Creating Translated Content from the CLI

Marmite's --new command now supports creating translations of existing content directly from the command line, and outputs structured JSON for easy scripting.

JSON Output

The --new command outputs JSON instead of a plain file path. This makes it easy to pipe results into other tools:

$ marmite myblog --new "Hello World"
{"file":"myblog/content/2024-11-26-12-34-27-hello-world.md","title":"Hello World","slug":"hello-world","date":"2024-11-26"}

Use jq to extract specific fields:

$ marmite myblog --new "Hello World" | jq -r .file
myblog/content/2024-11-26-12-34-27-hello-world.md

The JSON output includes all applicable fields: file, title, slug, date (posts only), tags, language, and translates.

Setting a Language

Use --lang with a two-letter ISO 639-1 code to set the language frontmatter field:

$ marmite myblog --new "Articulo en Espanol" --lang es

This creates a file with language: es in its frontmatter, which tells marmite to assign the content to the corresponding language stream.

Creating Translations

Use --translates along with --lang to create a translation of an existing post. Pass the slug of the original content:

$ marmite myblog --new "Ola Mundo" --lang pt --translates hello-world

Subfolder-based translations

When the original content is inside a subfolder, the translation file is automatically placed in the same folder with a language-code prefix:

content/
  hello-world/
    hello-world.md           # original (created with -d hello-world)
    pt-ola-mundo.md          # translation (auto-placed here)

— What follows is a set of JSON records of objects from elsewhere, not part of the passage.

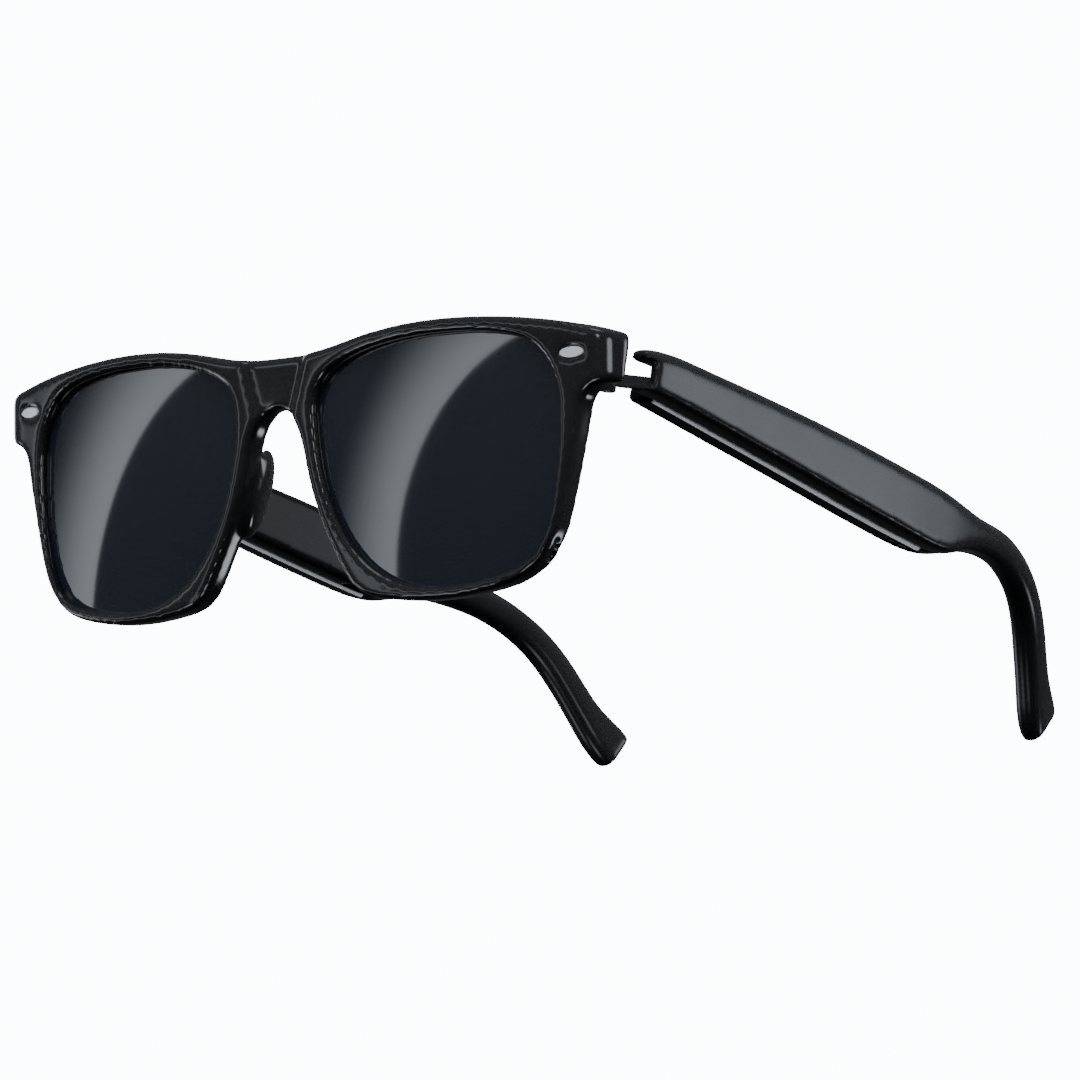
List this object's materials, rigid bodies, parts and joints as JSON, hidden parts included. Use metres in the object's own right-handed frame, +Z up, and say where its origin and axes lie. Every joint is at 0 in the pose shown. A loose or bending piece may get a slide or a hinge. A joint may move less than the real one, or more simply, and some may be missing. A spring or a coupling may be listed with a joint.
{
  "type": "smart glasses",
  "caption": "Audio smart glasses: square one-piece front with tinted lenses, and two folding temples that hold battery, board and speaker.",
  "frame": {"origin": "middle of the footprint, on the surface that the open glasses stand on with lower rims and temple tips", "axes": "+Z up, the front faces -Y, the temples point to +Y, +X is the wearer's left"},
  "size_m": [0.1504, 0.1592, 0.0483],
  "materials": {
    "gloss_frame": "gloss black, softly reflecting",
    "tinted_lens": "dark blue-grey tint, gloss",
    "polished_stud": "polished silver",
    "hinge_metal": "blackened steel",
    "screw_metal": "bright steel",
    "temple_plastic": "gloss black",
    "cover_plastic": "gloss black",
    "wire_metal": "drawn steel wire",
    "board_laminate": "green solder mask",
    "battery_foil": "dull aluminium foil",
    "speaker_case": "dark steel can",
    "flex_film": "amber polyimide film",
    "microphone_can": "plated can",
    "contact_metal": "gold-plated",
    "mesh_metal": "black woven mesh"
  },
  "bodies": {
    "front": {"front_frame": "gloss_frame", "lens_left": "tinted_lens", "lens_right": "tinted_lens", "stud_left": "polished_stud", "stud_right": "polished_stud", "hinge_front_leaf_left": "hinge_metal", "hinge_front_leaf_right": "hinge_metal", "hinge_screw_left": "screw_metal", "hinge_screw_right": "screw_metal"},
    "temple_left": {"hinge_temple_leaf_left": "hinge_metal", "leaf_screws_left": "screw_metal", "temple_shell_left": "temple_plastic", "temple_cover_left": "cover_plastic", "core_wire_left": "wire_metal", "circuit_board_left": "board_laminate", "battery_left": "battery_foil", "speaker_left": "speaker_case", "antenna_left": "flex_film", "touch_sensor_left": "flex_film", "speaker_flex_left": "flex_film", "microphone_left": "microphone_can", "charging_contacts_left": "contact_metal", "speaker_mesh_left": "mesh_metal"},
    "temple_right": {"hinge_temple_leaf_right": "hinge_metal", "leaf_screws_right": "screw_metal", "temple_shell_right": "temple_plastic", "temple_cover_right": "cover_plastic", "core_wire_right": "wire_metal", "circuit_board_right": "board_laminate", "battery_right": "battery_foil", "speaker_right": "speaker_case", "antenna_right": "flex_film", "touch_sensor_right": "flex_film", "speaker_flex_right": "flex_film", "microphone_right": "microphone_can", "charging_contacts_right": "contact_metal", "speaker_mesh_right": "mesh_metal"}
  },
  "joints": [
    {"name": "temple_left_fold", "type": "hinge", "parent": "front", "child": "temple_left", "pos_m": [0.06712, -0.0657, 0.03779], "axis": [0, 0.0558, 0.9984], "range_deg": [0, 84.5]},
    {"name": "temple_right_fold", "type": "hinge", "parent": "front", "child": "temple_right", "pos_m": [-0.06712, -0.0657, 0.03779], "axis": [0, -0.0558, -0.9984], "range_deg": [0, 48]}
  ]
}
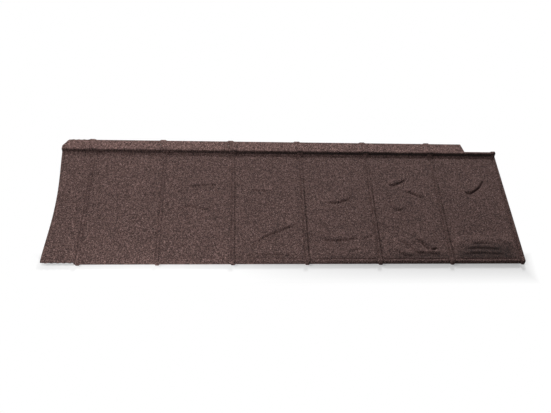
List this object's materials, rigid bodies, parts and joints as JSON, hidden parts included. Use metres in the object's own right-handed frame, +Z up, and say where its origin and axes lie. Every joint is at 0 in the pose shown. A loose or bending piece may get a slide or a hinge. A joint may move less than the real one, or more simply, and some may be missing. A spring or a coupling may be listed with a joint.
{
  "type": "tile effect metal roofing sheet",
  "caption": "Pressed steel roofing sheet with a stone chip coat, standing ribs, a fluted side lap, a down-turned nose and a raised back flange.",
  "frame": {"origin": "on the floor under the middle of the sheet's bounding box, as it lies at rest", "axes": "+X along the sheet from the fluted side lap to the end rib, +Y from the nose to the back flange, +Z up"},
  "size_m": [1.3438, 0.4202, 0.0162],
  "materials": {
    "stone_coated_steel": "matte brown stone chip coat on steel"
  },
  "bodies": {
    "root": {"roof_tile_sheet": "stone_coated_steel"}
  },
  "joints": []
}
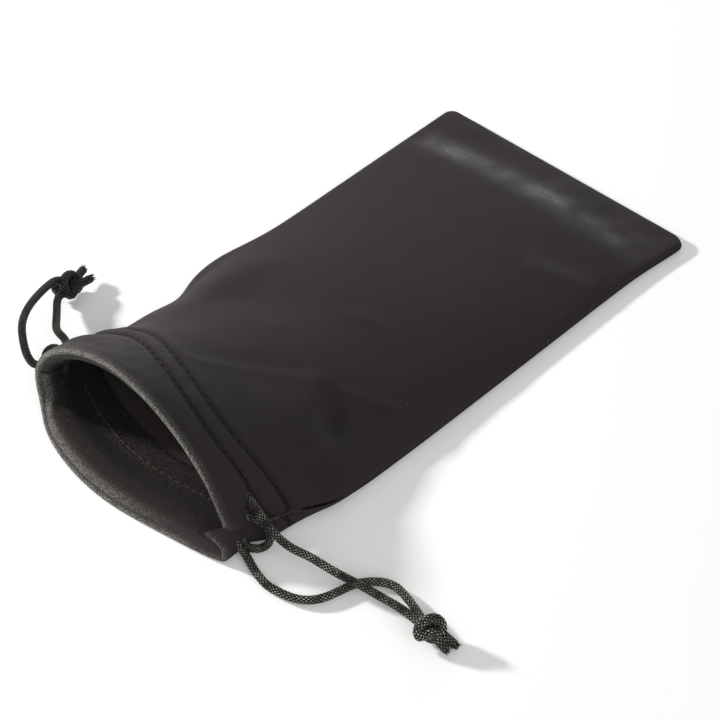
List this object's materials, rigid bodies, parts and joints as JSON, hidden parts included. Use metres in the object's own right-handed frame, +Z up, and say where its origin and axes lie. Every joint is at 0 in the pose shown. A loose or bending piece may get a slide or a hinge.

This follows the subfolder translation convention. Marmite detects the language from the pt- filename prefix and automatically links the translations during site generation.

Root-level translations

When the original content is at the root of the content directory, the translation is also created at root level. The file includes language and translates fields in its frontmatter so marmite can link them:

---
language: pt
translates: hello-world
---
# Ola Mundo

Workflow Example

A typical workflow for creating a post and its translations:

# Create the original post in a subfolder
marmite myblog --new "Getting Started Guide" -p -d getting-started

# Add a Portuguese translation
marmite myblog --new "Guia de Introducao" --lang pt --translates getting-started-guide

# Add a Spanish translation
marmite myblog --new "Guia de Inicio" --lang es --translates getting-started-guide

The resulting structure:

content/
  getting-started/
    getting-started-guide.md
    pt-guia-de-introducao.md
    es-guia-de-inicio.md

All three files are automatically grouped as translations during site generation, with bidirectional links rendered in templates.

Flag Reference

Flag Requires Description
--lang <CODE> --new ISO 639-1 language code for the new content
--translates <SLUG> --new, --lang Slug of the original content being translated

Note: --translates conflicts with -d (directory), since the translation's directory is determined automatically from the original content's location.